Globalement, en termes d’innovation, nous prenons en général des idées anciennes, et on essaie de les améliorer ou de les rendre plus optimales pour un usage donné. Ainsi, après la découverte puis la maîtrise des silex taillés, nous avions déjà des outils coupants qui faisaient beaucoup mieux le boulot que nos ongles ou que nos dents. Les métaux sont arrivés très très longtemps après. Puis, depuis l’acier, nous ne faisons pratiquement que d’affiner de plus en plus les techniques de prodution et de traitement thermique pour permettre une géométrie de lame plus fine et plus tranchante tout en gardant une solidité suffisante. Et non, il n’y a pas eu de saut technique réel en termes d’outils coupants depuis le silex (qui se déclinait déjà au paléolithique en scies, poinçons, pointes de flèche et de lance, couteaux, haches, etc, etc. Avant, nous n’avons rien pour couper. Avec un silex nous avions subitement la possibilité de couper des trucs. Et depuis nous améliorons nos outils pour couper des trucs. C’est tout.

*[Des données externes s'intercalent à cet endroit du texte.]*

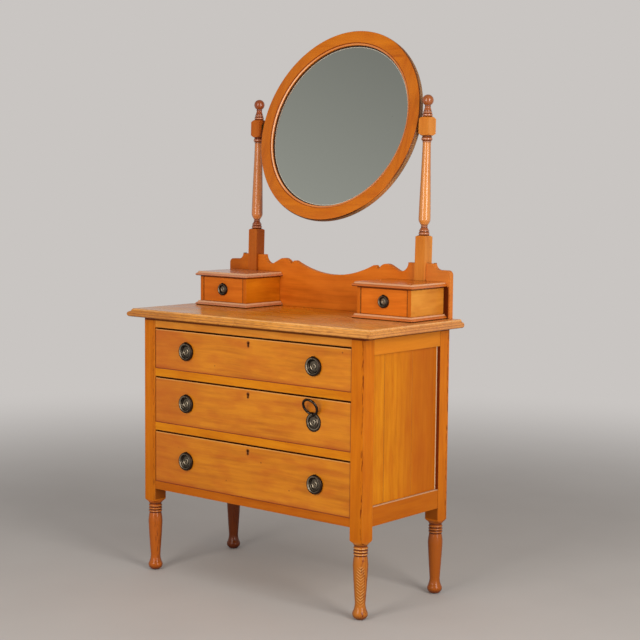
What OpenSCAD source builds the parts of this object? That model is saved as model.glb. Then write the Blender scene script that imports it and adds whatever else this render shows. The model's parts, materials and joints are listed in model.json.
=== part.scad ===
// Dressing table: a chest of three long drawers on turned legs, with two jewel boxes,
// a shaped gallery board and a round mirror that swings between two turned posts.

/* [Carcase] */
// Width over the legs
case_w = 860; // [800:1:960]
// Depth over the legs, front to back
case_d = 402; // [380:1:440]
// Height of the legs, up to the underside of the top
case_h = 793; // [770:1:830]
// Side of the square part of a leg
leg_w = 45; // [42:1:50]
// Length of square leg left below the rails
leg_stub = 34; // [26:1:46]

/* [Turned legs] */
// Widest radius of the ball foot
foot_r = 22; // [19:0.5:22]
// Height of the ball foot's widest line
foot_z = 16; // [14:0.5:18]
// Radius of the flat that stands on the floor
foot_pad_r = 7; // [5:0.5:9]
// Radius of the ankle above the ball foot
ankle_r = 15; // [12:0.5:17]
// Height of the ankle
ankle_z = 46; // [42:1:52]
// Widest radius of the tapered shaft
shank_r = 21.8; // [20:0.2:22.4]
// Distance of that widest line below the beads
shank_down = 30; // [20:1:45]
// Radius of the ring beads
leg_bead_r = 20.8; // [19:0.2:21.5]
// Height of each of the three ring beads
leg_bead_h = 8.4; // [7:0.2:10]
// Number of ring beads on a leg
leg_beads_n = 3; // [2:1:4]
// How far a ring bead stands out
leg_bead_rise = 2.2; // [1:0.1:2.6]
// Height of the groove above the beads
leg_groove_h = 5; // [4:0.5:8]
// Height of the shaped shoulder under the square
shoulder_h = 14; // [9:0.5:18]

/* [Rails and panels] */
// Height of the rail above the top drawer
top_rail_h = 30; // [24:1:34]
// Height of each rail between two drawers
mid_rail_h = 25; // [22:1:28]
// Height of the rail below the bottom drawer
low_rail_h = 25; // [22:1:30]
// Depth of the front rails, front to back
rail_d = 50; // [44:1:60]
// How far the rails stand behind the faces of the legs
rail_set = 1; // [0.5:0.5:3]
// Height of the top rail of each side and of the back
end_top_h = 52; // [46:1:60]
// Height of the bottom rail of each side and of the back
end_low_h = 56; // [48:1:62]
// Thickness of the side rails and back rails
end_rail_t = 24; // [20:1:28]
// Length of the tenons on the rails
tenon_l = 20; // [14:1:24]
// Thickness of the tenons
tenon_t = 10; // [8:0.5:12]
// Wood left above and below each tenon
tenon_set = 4; // [3:0.5:6]
// Distance of the middle of each twin tenon of a front rail from the sides of the leg
twin_in = 12.5; // [12:0.5:14]
// Thickness of the side panels
panel_t = 10; // [8:0.5:12]
// How far the side panels lie behind the faces of the legs
panel_set = 10; // [8:0.5:12]
// How far a panel or a back board enters its grooves
groove_in = 8; // [5:0.5:10]
// Width that shows of the narrow front board of a side panel
narrow_board_w = 60; // [40:1:80]
// Thickness of the back boards
back_t = 8; // [6:0.5:10]
// Distance of the back boards from the rear faces
back_set = 8; // [6:0.5:10]
// Number of back boards
back_boards_n = 6; // [4:1:8]
// Open joint between two boards of a panel or of the back
board_gap = 0.4; // [0.3:0.1:1]

/* [Drawer openings] */
// Height of the opening of the top drawer
top_open_h = 125; // [115:1:130]
// Height of the opening of the middle drawer
mid_open_h = 142; // [132:1:148]
// Height of the opening of the bottom drawer
low_open_h = 160; // [150:1:168]
// Thickness of a drawer runner
runner_t = 22; // [16:1:25]
// How far a runner reaches in under the drawer side
runner_in = 20; // [14:1:30]
// Height of a drawer guide
guide_h = 26; // [16:1:34]
// Height of a drawer stop above its rail
stop_h = 5; // [3:0.5:7]
// Thickness of a drawer stop, front to back
stop_t = 12; // [8:1:16]
// Width of a drawer stop
stop_w = 40; // [30:1:60]
// Distance of each drawer stop from the side of its opening
stop_in = 95; // [75:1:145]
// Clearance between a drawer front and its stops
stop_gap = 0.4; // [0.3:0.1:1]

/* [Long drawers] */
// Thickness of a drawer front
front_t = 20; // [18:0.5:24]
// How far a drawer front lies behind the faces of the legs
front_set = 1.5; // [0.5:0.5:3]
// Gap above a drawer front
gap_top = 4; // [1:0.1:5]
// Gap at each end of a drawer front
gap_end = 1; // [0.6:0.1:2]
// Running clearance under a drawer
lift = 0.4; // [0.3:0.1:0.8]
// Thickness of the drawer sides
side_t = 10; // [8:0.5:13]
// How far the drawer sides end below the top of the front
side_drop = 6; // [3:0.5:10]
// Thickness of the drawer back
box_back_t = 9; // [7:0.5:12]
// Clearance of a nailed back or bottom between its sides
nail_gap = 0.1; // [0.05:0.05:0.3]
// How far the drawer back ends below the sides
back_drop = 6; // [3:0.5:10]
// Gap between a drawer and the back boards
rear_gap = 12; // [8:1:30]
// Thickness of the drawer bottom
bottom_t = 6; // [4:0.5:8]
// Height of the drawer bottom above the lower edge of the sides
bottom_up = 9; // [8:0.5:12]
// How far the drawer bottom enters its grooves
bottom_in = 5; // [3:0.5:6]
// Wood left in front of the dovetails
lap_t = 5; // [4:0.5:7]
// Number of dovetails at each front corner
tails_n = 4; // [3:1:6]
// Slope of a dovetail in degrees
tail_slope = 9; // [6:0.5:12]
// Share of the pitch that a dovetail takes at its widest
tail_share = 0.8; // [0.65:0.01:0.85]

/* [Drawer locks] */
// Width of the lock case
lock_w = 50; // [44:1:60]
// Height of the lock case
lock_h = 34; // [31:1:40]
// Depth of the lock case
lock_d = 11; // [9.5:0.5:13]
// How far the top plate of the lock reaches past the case
lock_lip = 7; // [4:0.5:12]
// Thickness of the top plate of the lock
lock_plate_t = 2; // [1.5:0.5:3]
// Width of the lock bolt
bolt_w = 16; // [12:1:20]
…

En fait, un saut technique se caractérise par la création d’un outil qui aura une fonction totalement nouvelle et inédite (pour un outil). En général ce genre de saut technique cherche simplement à imiter une chose que nous observons dans la nature :

  • la morsure ou la griffure devient l’outil en silex, puis le couteau en bronze, puis en fer, puis en acier, puis en acier industriel normé avec une table de traitement thermique précise.
  • Le bâton ou le caillou qu’on lance devient un projectile pointu. Et puis on combine le couteau et le bâton pointu pour fabriquer une lance, des flèches, des propulseurs, des arcs, des arbalètes…
  • L’invention des explosifs (nouveau saut technique, là, pour le coup, qui est une utilisation toute nouvelle du feu) s’y rajoute, et nous obtenons les bombes, canons, puis canons portatifs de petit format : les premiers fusils. La cartouche moderne, au final, n’est que la même idée poussée plus loin. Et la carabine de très haute précision qu’on peut acheter aujourd’hui, avec une lunette grossissante (la lentille, nouveau saut technique) remplit au final la même fonction que le caillou qu’on jetait à la tête d’un ennemi il y a un million et demi d’années : blesser ou tuer quelqu’un (ou un animal) sans devoir se déplacer jusqu’à lui.

Finalement, en 2023 nous faisons globalement la même chose qu’à l’âge de pierre. Nous le faisons simplement mieux, en se fatiguant et en se salissant moins, et en élaborant des stratégies pour le faire faire par les autres.

Pourquoi est-ce que je vous parle de tout ça ?

Parce que les principes sous-jacents d’utilisation de toutes ces technologies, peu importe leur degré d’évolution, sont globalement très très similaires. On utilisera un percuteur en silex et sa marcassite à peu près avec le même genre de cahier des charges que le firesteel, par exemple. Et que le mini firesteel qu’on trouve dans un briquet à molette classique, même s’il n’a plus de gaz, peut être utilisé de la même manière. Une fois qu’on comprend le principe sous jacent et les contraites qui vont avec, on devient libre. On peut innover. On peut inventer des solutions aux problèmes.

La lecture des « vieux livres », ainsi, peuvent nous apprendre beaucoup de choses sur les principes fondamentaux qui évoluent peu dans le temps. Qui restent valables dans la durée, pour peu qu’on puisse les comprendre et les utiliser pour ce qu’ils sont : des principes sous-jacents. Et pour peu qu’on s’en serve pour résoudre les problèmes actuels.